We can also define another term that is regularly used in the media – the real wage – which is the purchasing power equivalent on the nominal wage that workers get paid each period. To compute the real wage we need to consider two variables: (a) the nominal wage (W) and the aggregate price level (P).

We might consider the aggregate price level to be measured by the consumer price index (CPI) although there are huge debates about that. But in a sense, this macroeconomic price level doesn’t exist but represents some abstract measure of the general movement in all prices in the economy.

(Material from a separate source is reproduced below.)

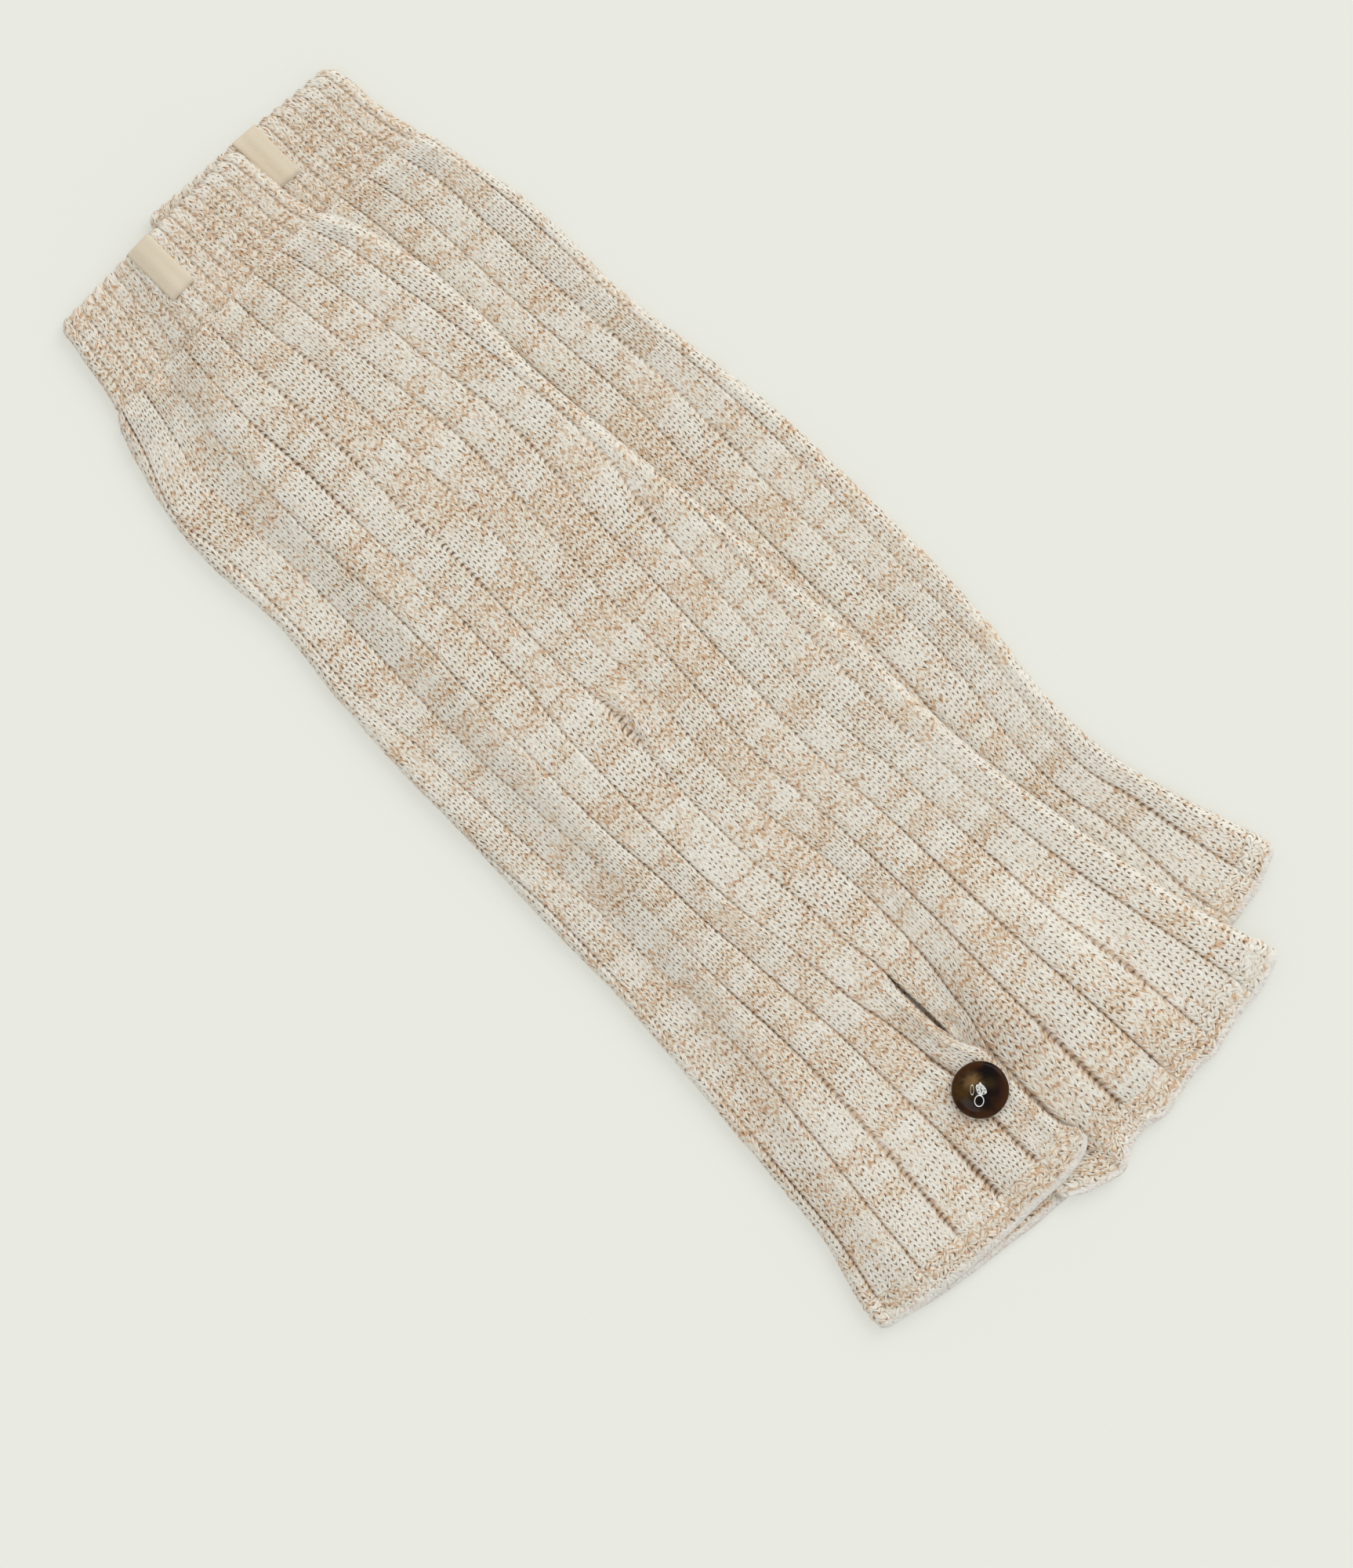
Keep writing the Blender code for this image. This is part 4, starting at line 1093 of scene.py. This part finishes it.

Macroeconomics is hard to learn because it involves these abstract variables that are never observed – like the price level, like “the interest rate” etc. They are just stylisations of the general tendency of all the different prices and interest rates.

Now the nominal wage (W) – that is paid by employers to workers is determined in the labour market – by the contract of employment between the worker and the employer. The price level (P) is determined in the goods market – by the interaction of total supply of output and aggregate demand for that output although there are complex models of firm price setting that use cost-plus mark-up formulas with demand just determining volume sold. We shouldn’t get into those debates here.

The inflation rate is just the continuous growth in the price level (P). A once-off adjustment in the price level is not considered by economists to constitute inflation.

So the real wage (w) tells us what volume of **real** goods and services the nominal wage (W) will be able to command and is obviously influenced by the level of W and the price level. For a given W, the lower is P the greater the purchasing power of the nominal wage and so the higher is the real wage (w).

We write the real wage (w) as W/P. So if W = 10 and P = 1, then the real wage (w) = 10 meaning that the current wage will buy 10 units of real output. If P rose to 2 then w = 5, meaning the real wage was now cut by one-half.

So the proposition in the question – that nominal wages grow faster than inflation – tells us that the real wage is rising.

Nominal GDP ($GDP) can be written as P.GDP, where the P values the real physical output.

Now if you put of these concepts together you get an interesting framework. To help you follow the logic here are the terms developed and be careful not to confuse $GDP (nominal) with GDP (real):

- Wage share = (W.L)/$GDP
- Nominal GDP: $GDP = P.GDP
- Labour productivity: LP = GDP/L
- Real wage: w = W/P

By substituting the expression for Nominal GDP into the wage share measure we get:

Wage share = (W.L)/P.GDP

In this area of economics, we often look for alternative way to write this expression – it maintains the equivalence (that is, obeys all the rules of algebra) but presents the expression (in this case the wage share) in a different “view”.

So we can write as an equivalent:

Wage share – (W/P).(L/GDP)

Now if you note that (L/GDP) is the inverse (reciprocal) of the labour productivity term (GDP/L). We can use another rule of algebra (reversing the invert and multiply rule) to rewrite this expression again in a more interpretable fashion.

So an equivalent but more convenient measure of the wage share is:

Wage share = (W/P)/(GDP/L) – that is, the real wage (W/P) divided by labour productivity (GDP/L).

I won’t show this but I could also express this in growth terms such that if the growth in the real wage equals labour productivity growth the wage share is constant. The algebra is simple but we have done enough of that already.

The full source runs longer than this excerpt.